Editor’s Note: Ethics and Genetics
June 2, 2010 |  by Catherine Pierre

When associate editor Dale Keiger set out to write about Rebecca Skloot’s New York Times best seller, The Immortal Life of Henrietta Lacks, he got a few quizzical looks. After all, the book—which tells the story of Lacks’ treatment for cervical cancer at Johns Hopkins Hospital and how the so-called HeLa cells taken from her then continue to support medical research, advancing science and, in some cases, reaping huge profits for the companies that have used them—paints a rather unflattering portrait of the institution. How could we write about that?
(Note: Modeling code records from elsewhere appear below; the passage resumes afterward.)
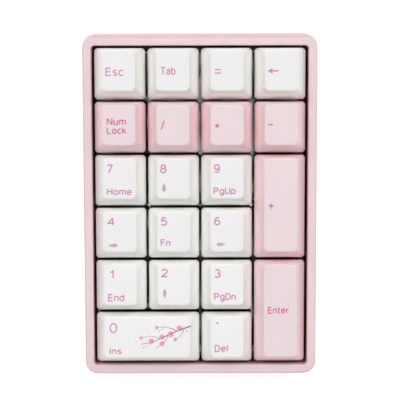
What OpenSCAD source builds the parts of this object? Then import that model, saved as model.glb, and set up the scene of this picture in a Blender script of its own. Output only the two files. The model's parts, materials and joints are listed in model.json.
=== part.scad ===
// Numeric keypad: twenty-one sprung keys on a steel plate in a wedge-shaped
// two-part case, with a socket for a detachable cable in the rear wall.
// Frame: +Z up, +X right, +Y to the rear. The origin is on the desk, under the
// middle of the case. Lengths are in millimetres.

/* [Keys] */
// Distance between the centres of neighbouring keys
key_pitch = 19.05; // [19:0.05:19.1]
// Width and depth of a single keycap at its skirt
cap_base = 18.3; // [17.9:0.1:18.3]
// Width of a single keycap's top face
cap_top_w = 11.7; // [11.5:0.1:12.5]
// Depth of a single keycap's top face
cap_top_d = 14.4; // [14:0.1:14.8]
// How far a key goes down
key_travel = 4; // [3:0.1:4]

/* [Case] */
// Outer width of the case
case_w = 83.5; // [83:0.1:85]
// Outer depth of the case, front to rear
case_d = 122.5; // [122:0.1:124]
// Slope of the keys above the desk, in degrees
typing_angle = 6; // [5:0.5:6.5]
// Corner radius at the front of the case
front_corner_r = 4.5; // [3.5:0.5:6]
// Corner radius at the rear of the case
rear_corner_r = 5.5; // [4:0.5:6.5]
// Height of the rim above the switch plate
rim_h = 9; // [8:0.5:9.5]
// Width of the bevel along the rear edge, on the rim
bevel_w = 2; // [1:0.5:2.5]

/* [Base] */
// Thickness of the floor of the case
floor_t = 2; // [1.8:0.1:2.2]
// How far the rubber feet stand out below the case
foot_h = 1.2; // [1:0.1:1.4]

/* [Hidden] */
$fn = 48;
columns = 4;
rows = 6;
eps = 0.01;
reach = 200; // longer than anything in the keypad

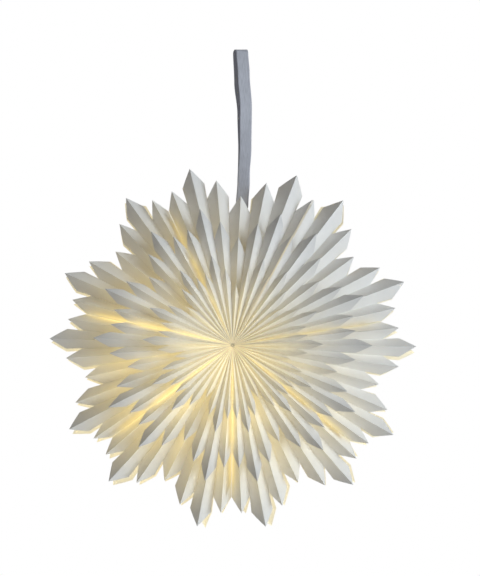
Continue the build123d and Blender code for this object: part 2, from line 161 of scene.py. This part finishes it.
RIM_START = 150.0         # from this radius, mm
RIM_FULL = 185.0
HUB_SHADE = 3.5           # painted shade where the folds crowd together inside this radius, mm how dark that painted shade goes
HUB_DARK = 0.85           # how dark they go
HUB_DIM = 0.8             # how much of the lamp light is lost there
CREASE_SHADE = 0.6        # painted shade: how much darker the bottom of a fold is close to the hub
CREASE_REACH = 78.0       # radius where that has faded, mm
TIP_REACH = 38.0          # the painted shade on the tips begins this far from their ends, mm
LEAF_GLOW = Glow(150.0, 235.0, 1.6, 0.45, 232.0)

# ---- ribbon, mm ------------------------------------------------------------------------
RIBBON_WIDTH = 15.0
RIBBON_THICK = 0.34
RIBBON_LEAF = 126.0       # radius of the glued ends
RIBBON_TWIST = (151.0, 178.0)
RIBBON_STEP = 2.0
RIBBON_CLEAR = 0.4        # top of the bend below the top of the CAD loop
RIBBON_LANES = 13
BEND_RADIUS = 2.7
BEND_STEPS = 12
CUP = 0.25                # how far the ribbon cups across its width
CUP_WAVE = 0.045          # how fast that changes from row to row
# How a strand hangs at a height above the centre of the star: its sway to the right, its
# turn in degrees, and its distance from the middle of the loop
Hang = namedtuple("Hang", "height sway turn half")
FRONT_STRAND = (Hang(178, 0.2, -8, 0.45), Hang(205, 2.2, -12, 2.0), Hang(246, 4.6, -5, 2.6),
                Hang(298, 4.6, 6, 3.0), Hang(340, 2.0, 3, 2.8), Hang(367, 0.4, 0, 2.7))
BACK_STRAND = (Hang(178, 0.6, -8, 0.45), Hang(205, 2.2, -3, 1.8), Hang(246, 3.2, 5, 2.4),
               Hang(290, 1.6, -6, 2.8), Hang(330, -2.2, -4, 2.8), Hang(367, -3.4, 0, 2.7))

# ---- light, floor, camera --------------------------------------------------------------
StudioLight = namedtuple("StudioLight", "name place size power color")
KEY = StudioLight("key", (1.02, -0.70, -0.28), 0.6, 4.8, (0.84, 0.93, 1.0))
FILL = StudioLight("fill", (1.25, -1.35, -0.30), 1.0, 11.0, (0.92, 0.97, 1.0))
REAR = StudioLight("rear", (-0.6, 2.6, 0.5), 2.0, 18.0, (1.0, 0.99, 0.95))
LAMP_COUNT = 7            # small warm lights that stand for the lit hollow of the star
LAMP_RING = 37.0          # radius of the ring they stand on, mm
LAMP_SIZE = 7.0
LAMP_POWER = 0.03
LAMP_COLOR = (1.0, 0.76, 0.36)
SKY_COLOR = (0.98, 0.98, 1.0)
SKY_LIGHT = 0.175

FLOOR_DROP = 0.55         # floor below the star, m
FLOOR_RADIUS = 12.0
FLOOR_SIDES = 48
FLOOR_FADE = (1.5, 7.0)   # the floor goes from pale to white between these distances, m
FLOOR_NEAR, FLOOR_FAR = 0.40, 0.90

CAMERA_DISTANCE = 4.0
CAMERA_RISE = -4.7        # degrees above the horizon
FIELD_HEIGHT = 0.704      # metres seen from top to bottom at the star
HUB_FRONT = 0.036         # front of the hub, ahead of the centre, m
AIM_RIGHT = 0.0089        # picture centre to the right of the hub
AIM_UP = 0.0697           # and above it


# ---- shader building blocks ------------------------------------------------------------
def new_material(name):
    material = bpy.data.materials.new(name)
    material.use_nodes = True
    tree = material.node_tree
    tree.nodes.clear()
    return material, tree


def finish_material(tree, shader):
    end = tree.nodes.new("ShaderNodeOutputMaterial")
    tree.links.new(shader.outputs[0], end.inputs["Surface"])


def add(tree, kind, **inputs):
    node = tree.nodes.new(kind)
    for key, value in inputs.items():
        node.inputs[key.replace("_", " ")].default_value = value
    return node


def attribute(tree, name):
    node = tree.nodes.new("ShaderNodeAttribute")
    node.attribute_name = name
    return node.outputs["Fac"]


def maths(tree, operation, *values):
    """Result of a maths node on numbers or sockets."""
    node = tree.nodes.new("ShaderNodeMath")
    node.operation = operation
    for value, socket in zip(values, node.inputs):
        if isinstance(value, bpy.types.NodeSocket):
            tree.links.new(value, socket)
        else:
            socket.default_value = value
    return node.outputs[0]


def map_range(tree, value, low, high, start=0.0, end=1.0):
    """Number between low and high as value goes from start to end."""
    node = add(tree, "ShaderNodeMapRange", From_Min=start, From_Max=end, To_Min=low, To_Max=high)
    tree.links.new(value, node.inputs["Value"])
    return node.outputs["Result"]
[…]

I figured, how could we not? After all, the story is out there—often in headlines like “Health-Care Injustice” (Newsweek) and “Henrietta Lacks’ Cells Were Priceless, But Her Family Can’t Afford a Hospital” (The Observer). Our readers would likely appreciate an honest and deep discussion of some of the issues involved in Lacks’ experience and the aftermath. Dale’s story (“Immortal Cells, Enduring Issues”) picks up where Skloot’s leaves off: Situations like Lacks’ prompted a hard look at issues such as privacy and informed consent, and hospitals have since adopted policies and procedures to protect patients. But the more medical technology advances, the more vexing such issues become.

Interestingly, the late Johns Hopkins physician and researcher Victor McKusick, Med ’46, who worked with Lacks’ descendants in his search for DNA markers that could identify HeLa cells in lab samples, appears not just in this story but in senior writer Michael Anft’s cover story about Hopkins pediatrician Richard Kelley, who specializes in treating rare genetic diseases that occur in Amish and Mennonite children (“The Disease Chaser”). McKusick worked with these populations in the 1960s, studying the effects of their genes and identifying a number of conditions specific to them. Decades later, Kelley diagnoses and treats those and other genetic diseases. But his research has raised its own controversy. Because his group of patients is so specific and small, clinical trials aren’t feasible. He treats his patients based on observation and instinct—and he’s been criticized for that.

It seems genetic research will never be without its complexities, both scientific and ethical. But it’s crucial that the Kelleys and the McKusicks of the world continue to ask scientific questions—and raise ethical ones while they’re at it. It’s also crucial that the rest of us—university magazines included—ask questions of our own and contribute to that discussion.